The alfred dataset (Shridhar et al., 2020) we repurpose has inspired a great deal of work on its natural language instruction following challenge. Shridhar et al. (2021b) improve an agent’s ability to perform tasks in the virtual environment by first training them to learn to act in the interactive text only TextWorld environment (Côté et al., 2018) in similar situations which are described there only in text. Pashevich et al. (2021) learn to leverage the presence of the high level pddl plans to produce better representations of the natural language instructions by also training those representations to be used to generate pddl plans from the natural language instructions.

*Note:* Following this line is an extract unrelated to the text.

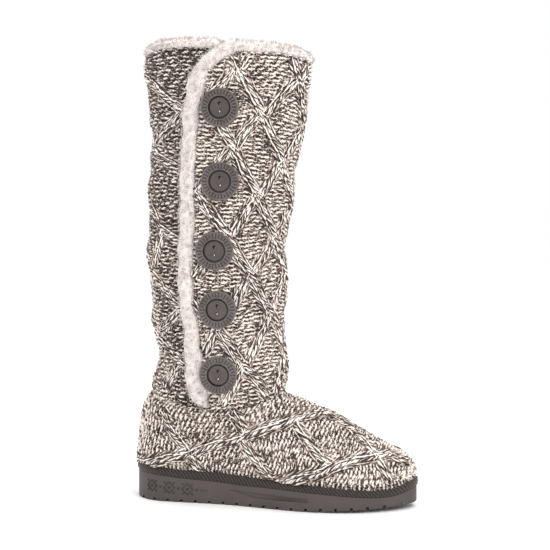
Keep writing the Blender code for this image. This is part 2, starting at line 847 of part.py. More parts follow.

Q &A in robotics Learning to ask questions has also been worked on as a way for a robotic agent to ask for help or clarification while performing a task (Tellex et al., 2014; Thomason et al., 2019). Yoshino et al. (2021) use natural language questions to clarify aspects of how a simple action was performed in response to a question. Datta et al. (2022) introduce a form of question answering where the questions are in natural language but the answers take the form of visual highlights of a map to indicate locations. Carta et al. (2022) propose filling in the blanks within structured language instructions as an auxiliary task for reinforcement learning agents in a 2-D grid world. Gao et al. (2021) introduce a similar Q &A task in a virtual environment, though without summarization; a slightly different embodied Q &A task, requiring an agent to seek out answers to questions, is proposed by Gordon et al. (2018).

Summarization There is an extensive body of work on natural language summarization, providing examples and resources for the new but related task of robot action summarization (see Nenkova and McKeown (2012) and Gambhir and Gupta (2017) for reviews). There are two main kind of summarization. In extractive summarization, the summaries are selected from the original text already present in a source document. In abstractive summarization, by contrast, new text is generated as the summary, allowing for a higher level of description. Recurrent sequence to sequence models (Rush et al., 2015; Gupta & Gupta, 2019) as well as Transformer (Vaswani et al., 2017) models have been used to perform abstractive summarization (Lewis et al., 2019; Raffel et al., 2020).

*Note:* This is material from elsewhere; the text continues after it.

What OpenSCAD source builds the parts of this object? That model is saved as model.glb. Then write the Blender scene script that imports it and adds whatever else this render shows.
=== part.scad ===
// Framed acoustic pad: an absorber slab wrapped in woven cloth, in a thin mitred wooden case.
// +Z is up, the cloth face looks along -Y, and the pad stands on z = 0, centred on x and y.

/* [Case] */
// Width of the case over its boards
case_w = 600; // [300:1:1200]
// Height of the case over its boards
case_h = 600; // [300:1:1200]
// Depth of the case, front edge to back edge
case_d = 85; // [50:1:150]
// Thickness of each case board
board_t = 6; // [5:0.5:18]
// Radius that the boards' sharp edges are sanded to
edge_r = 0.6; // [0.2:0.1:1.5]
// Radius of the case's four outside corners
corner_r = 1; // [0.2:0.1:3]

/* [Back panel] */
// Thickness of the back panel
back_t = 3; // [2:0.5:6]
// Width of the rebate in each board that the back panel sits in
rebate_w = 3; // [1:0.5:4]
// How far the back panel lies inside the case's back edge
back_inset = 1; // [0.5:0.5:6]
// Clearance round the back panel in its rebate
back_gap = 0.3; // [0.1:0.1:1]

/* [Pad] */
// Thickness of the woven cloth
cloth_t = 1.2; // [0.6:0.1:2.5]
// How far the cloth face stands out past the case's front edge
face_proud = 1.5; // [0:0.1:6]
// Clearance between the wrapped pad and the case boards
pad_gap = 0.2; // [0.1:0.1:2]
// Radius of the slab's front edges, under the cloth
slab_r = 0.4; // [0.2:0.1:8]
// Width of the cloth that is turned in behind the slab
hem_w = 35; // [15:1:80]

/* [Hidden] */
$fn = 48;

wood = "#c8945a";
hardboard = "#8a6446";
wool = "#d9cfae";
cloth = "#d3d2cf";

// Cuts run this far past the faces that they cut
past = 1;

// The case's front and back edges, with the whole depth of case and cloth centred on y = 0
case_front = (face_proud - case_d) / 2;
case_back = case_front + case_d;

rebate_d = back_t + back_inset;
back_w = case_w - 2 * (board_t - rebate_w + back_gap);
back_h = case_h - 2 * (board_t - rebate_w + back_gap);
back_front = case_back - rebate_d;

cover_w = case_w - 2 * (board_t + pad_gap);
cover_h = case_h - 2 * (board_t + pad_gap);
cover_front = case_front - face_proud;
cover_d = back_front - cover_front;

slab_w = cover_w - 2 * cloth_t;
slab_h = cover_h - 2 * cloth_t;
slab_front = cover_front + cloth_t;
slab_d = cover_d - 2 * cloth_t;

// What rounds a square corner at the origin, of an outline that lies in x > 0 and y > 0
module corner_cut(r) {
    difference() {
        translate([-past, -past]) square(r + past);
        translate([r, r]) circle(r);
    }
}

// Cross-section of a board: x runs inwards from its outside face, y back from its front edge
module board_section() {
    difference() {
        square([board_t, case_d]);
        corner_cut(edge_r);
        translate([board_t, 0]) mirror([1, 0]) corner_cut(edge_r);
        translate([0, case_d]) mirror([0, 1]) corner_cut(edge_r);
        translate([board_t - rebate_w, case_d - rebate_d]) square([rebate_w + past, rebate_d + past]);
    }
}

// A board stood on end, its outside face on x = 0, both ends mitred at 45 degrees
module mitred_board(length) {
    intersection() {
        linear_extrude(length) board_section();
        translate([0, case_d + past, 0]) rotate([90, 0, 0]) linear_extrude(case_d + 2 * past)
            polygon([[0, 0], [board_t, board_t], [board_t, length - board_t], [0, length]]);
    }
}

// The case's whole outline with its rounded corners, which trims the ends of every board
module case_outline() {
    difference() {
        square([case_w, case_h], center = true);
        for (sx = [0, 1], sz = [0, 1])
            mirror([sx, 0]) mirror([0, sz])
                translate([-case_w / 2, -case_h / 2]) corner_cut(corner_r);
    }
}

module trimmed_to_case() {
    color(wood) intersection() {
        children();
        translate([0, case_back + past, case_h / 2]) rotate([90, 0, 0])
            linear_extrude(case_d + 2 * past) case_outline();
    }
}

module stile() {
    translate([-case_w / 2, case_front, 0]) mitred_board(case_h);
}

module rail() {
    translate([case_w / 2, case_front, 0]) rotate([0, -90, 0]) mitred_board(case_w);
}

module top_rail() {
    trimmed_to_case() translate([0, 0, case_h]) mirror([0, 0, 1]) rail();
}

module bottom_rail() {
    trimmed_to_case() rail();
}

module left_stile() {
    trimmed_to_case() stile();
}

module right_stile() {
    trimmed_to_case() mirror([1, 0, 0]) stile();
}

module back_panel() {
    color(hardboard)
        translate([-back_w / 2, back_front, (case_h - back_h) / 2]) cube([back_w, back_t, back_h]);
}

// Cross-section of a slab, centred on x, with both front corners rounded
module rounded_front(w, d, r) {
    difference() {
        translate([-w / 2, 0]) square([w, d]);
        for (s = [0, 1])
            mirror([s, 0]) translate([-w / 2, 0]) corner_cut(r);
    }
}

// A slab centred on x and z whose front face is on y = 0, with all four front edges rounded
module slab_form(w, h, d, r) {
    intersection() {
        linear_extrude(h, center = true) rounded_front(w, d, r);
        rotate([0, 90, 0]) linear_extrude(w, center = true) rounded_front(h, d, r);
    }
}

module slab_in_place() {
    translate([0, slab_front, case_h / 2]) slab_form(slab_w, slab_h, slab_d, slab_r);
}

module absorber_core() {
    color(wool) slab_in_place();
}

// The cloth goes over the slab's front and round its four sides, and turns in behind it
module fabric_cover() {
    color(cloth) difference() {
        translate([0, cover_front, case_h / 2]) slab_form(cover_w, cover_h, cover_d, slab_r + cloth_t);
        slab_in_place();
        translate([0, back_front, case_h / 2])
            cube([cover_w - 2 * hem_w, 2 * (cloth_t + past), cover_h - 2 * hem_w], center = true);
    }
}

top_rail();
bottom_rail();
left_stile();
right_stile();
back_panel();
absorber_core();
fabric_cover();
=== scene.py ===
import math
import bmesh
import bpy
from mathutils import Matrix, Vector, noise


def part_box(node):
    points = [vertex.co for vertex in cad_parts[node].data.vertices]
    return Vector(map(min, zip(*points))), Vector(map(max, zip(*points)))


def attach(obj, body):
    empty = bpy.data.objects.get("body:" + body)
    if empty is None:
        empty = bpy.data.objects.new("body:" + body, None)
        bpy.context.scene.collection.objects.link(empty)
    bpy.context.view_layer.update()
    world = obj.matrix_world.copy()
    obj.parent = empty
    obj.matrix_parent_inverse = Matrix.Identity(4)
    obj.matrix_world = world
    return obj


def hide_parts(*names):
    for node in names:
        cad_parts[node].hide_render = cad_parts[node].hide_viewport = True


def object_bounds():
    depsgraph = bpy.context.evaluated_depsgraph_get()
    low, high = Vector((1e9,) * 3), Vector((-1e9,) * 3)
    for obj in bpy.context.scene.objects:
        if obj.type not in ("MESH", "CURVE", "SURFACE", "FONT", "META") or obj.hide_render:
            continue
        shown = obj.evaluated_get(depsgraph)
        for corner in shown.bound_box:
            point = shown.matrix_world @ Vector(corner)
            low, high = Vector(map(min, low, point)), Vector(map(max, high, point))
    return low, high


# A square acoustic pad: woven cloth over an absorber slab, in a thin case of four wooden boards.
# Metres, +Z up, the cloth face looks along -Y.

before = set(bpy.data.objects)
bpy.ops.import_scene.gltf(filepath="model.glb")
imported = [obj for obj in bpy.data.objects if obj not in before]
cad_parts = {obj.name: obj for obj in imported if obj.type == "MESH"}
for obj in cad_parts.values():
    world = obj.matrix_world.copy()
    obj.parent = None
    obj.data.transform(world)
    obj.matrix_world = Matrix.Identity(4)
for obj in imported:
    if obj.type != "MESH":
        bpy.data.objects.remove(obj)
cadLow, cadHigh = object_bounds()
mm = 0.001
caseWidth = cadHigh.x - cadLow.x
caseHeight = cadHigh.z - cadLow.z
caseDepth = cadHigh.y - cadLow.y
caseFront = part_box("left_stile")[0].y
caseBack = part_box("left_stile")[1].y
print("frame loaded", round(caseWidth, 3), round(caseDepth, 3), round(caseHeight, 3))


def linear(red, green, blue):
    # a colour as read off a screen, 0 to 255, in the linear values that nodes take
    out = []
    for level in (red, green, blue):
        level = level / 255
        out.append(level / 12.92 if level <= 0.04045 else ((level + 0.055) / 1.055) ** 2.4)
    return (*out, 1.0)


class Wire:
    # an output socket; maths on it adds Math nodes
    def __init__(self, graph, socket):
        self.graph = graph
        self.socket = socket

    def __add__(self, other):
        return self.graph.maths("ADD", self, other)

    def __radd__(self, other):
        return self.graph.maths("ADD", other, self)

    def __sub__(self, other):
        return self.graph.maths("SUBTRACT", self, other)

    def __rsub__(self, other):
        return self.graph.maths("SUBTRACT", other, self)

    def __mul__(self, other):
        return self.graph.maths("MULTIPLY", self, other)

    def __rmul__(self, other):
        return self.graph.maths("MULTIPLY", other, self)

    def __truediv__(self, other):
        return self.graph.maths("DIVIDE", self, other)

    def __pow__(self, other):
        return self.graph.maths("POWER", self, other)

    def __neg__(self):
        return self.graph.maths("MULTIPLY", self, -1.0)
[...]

Video understanding Work on understanding video is relevant to our work since we are interested in using video or selected images from video as an input to summarizing a robot’s action in natural language. The task of ‘video summarization’ in the computer vision community refers to selecting important frames of a video that can, together, serve as a visual summary of the whole video; see Apostolidis et al. (2021) for a review of such techniques. Some work has been done on multimodal summarization from video and text transcripts to natural language summaries; Palaskar et al. (2019) is one example, going from video and text in the How2 video dataset (Sanabria et al., 2018) to summaries. Bärmann and Waibel (2022) assemble a large question answering dataset for real world video of humans performing actions, requiring significant effort to annotate.

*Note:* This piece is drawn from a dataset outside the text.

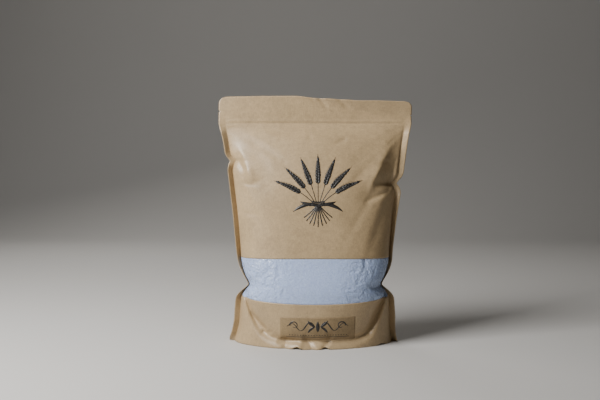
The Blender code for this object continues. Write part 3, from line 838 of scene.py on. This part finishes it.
class Finish:
    """A material being made, which starts with a shader and the places on the piece."""

    def __init__(self, name):
        self.material = bpy.data.materials.new(name)
        self.material.use_nodes = True
        self.tree = self.material.node_tree
        self.tree.nodes.clear()
        shader = self.node("ShaderNodeBsdfPrincipled")
        self.shader = shader.socket.node
        self.node("ShaderNodeOutputMaterial", sockets={"Surface": shader}, output=None)
        self.place = self.node("ShaderNodeTexCoord", output="Object")

    def node(self, kind, settings=(), sockets=(), output=0):
        """Adds a node with its settings, feeds its sockets and gives one of its outputs."""
        node = self.tree.nodes.new(kind)
        for key, value in dict(settings).items():
            setattr(node, key, value)
        for key, value in dict(sockets).items():
            self.feed(node.inputs[key], value)
        return None if output is None else Signal(self, node.outputs[output])

    def feed(self, socket, value):
        """Links a signal to the socket, or sets a constant on it."""
        if isinstance(value, Signal):
            self.tree.links.new(value.socket, socket)
        else:
            socket.default_value = value

    def wear(self, **sockets):
        """Feeds the shader's own sockets, named with underscores for spaces."""
        for key, value in sockets.items():
            self.feed(self.shader.inputs[key.replace("_", " ")], value)
        return self.material

    def noise(self, scale=1.0, detail=2.0, roughness=0.5, stretch=None):
        """Soft marks, scale of them in a metre, or as many each way as stretch says."""
        place = self.place
        if stretch:
            place = self.node("ShaderNodeMapping", sockets={"Vector": place, "Scale": stretch})
        values = {"Vector": place, "Scale": scale, "Detail": detail, "Roughness": roughness}
        return self.node("ShaderNodeTexNoise", sockets=values)

    def ramp(self, value, low, high):
        """0 below low and 1 above high."""
        values = {"Value": value, "From Min": low, "From Max": high}
        return self.node("ShaderNodeMapRange", sockets=values)

    def mix(self, share, first, second):
        """A colour between two, the first where share is 0."""
        values = {0: share, 6: first, 7: second}
        return self.node("ShaderNodeMix", {"data_type": "RGBA"}, values, output=2)

    def bump(self, height, distance, normal=None):
        """A normal dented by height, on top of another normal if one is given."""
        values = {"Height": height, "Distance": distance}
        if normal:
            values["Normal"] = normal
        return self.node("ShaderNodeBump", sockets=values)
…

Natural language question answering is also used for video understanding. Originally stemming from similar work in visual question answering (vqa) of natural language questions on still images (Antol et al., 2015), many video Q &A works address factual questions about the presence of objects or particular actions in video clips (Fan, 2019; Castro et al., 2022). These questions are similar to the object and action questions in our work. More recently, video question answering work has focused on more complex questions, including questions about the order of actions which are similar to our temporal questions (Xiao et al., 2021; Grunde-McLaughlin et al., 2021). Work has also been done to answer causal and related questions (e.g. "why did X happen?") which we do not address here and leave for future work (Wu et al., 2021; Li et al., 2022). Video question and answering has also been done with multimodal input which incorporates both video and at least one other modality such as text captions or an audio track (Choi et al., 2021; Yang et al., 2022). While our work does not incorporate such multimodal sources, future robot action summarization could do so, particularly for robots that have natural language interaction with humans in the course of their operation. Some video question answering datasets contain questions which are automatically formed from natural language descriptions of video sequences (Zeng et al., 2017; Zhao et al., 2017). Our automatic question generation method is similar but also incorporates ground truth information about the environment which are accessible because the episodes take place in simulation. Pretrained language models have been incorporated in models used to address video question answering (Zellers et al., 2021). See a recent survey by Zhong et al. (2022) for additional background on question answering for video understanding.

Grounding language It has been recognized for some time that grounding language to the real world is essential for creating ai systems that actually understand the language they processed (Harnad, 1990). Recent proposals on the need to situate natural language processing in a grounded or embodied context have brought renewed attention to this issue (Bisk et al., 2020; Chandu et al., 2021; McClelland et al., 2020; Lake & Murphy, 2021). Though these did not discuss robots summarizing their actions, our work is a contribution to this direction of research.

5 Conclusion

We develop a model that can be jointly trained to summarize and answer questions about a virtual robot’s past actions. We find that the model learns a representation space which is shared across at least some of the question types and summaries, leading to zero-shot summarization abilities.

This work helps begin a line of research on robot action summarization and question answering. It is important that robots operating in the real world be well supervised by humans and that their actions be understandable. We suggest that establishing a basic narrative of what an agent does is in some ways a prerequisite to further understanding why it does something. Once answering questions about and summarizing robot actions can be performed reliably, we expect these capabilities to be useful in a variety of ways, including in training robots. Learning representations for these tasks can serve as a form of pretraining for downstream robotic applications. New techniques for lifelong learning might enable robots to receive and learn from feedback to the summaries they generate. Our approach of making use of an existing instruction following dataset naturally allows for this application and is something we will pursue in future work on this and other datasets.

Though this work took place in simulation, the summarization and question answering tasks are not specific to aspects of this or any simulated environment. Future work will explore the application of these tasks to real world robots.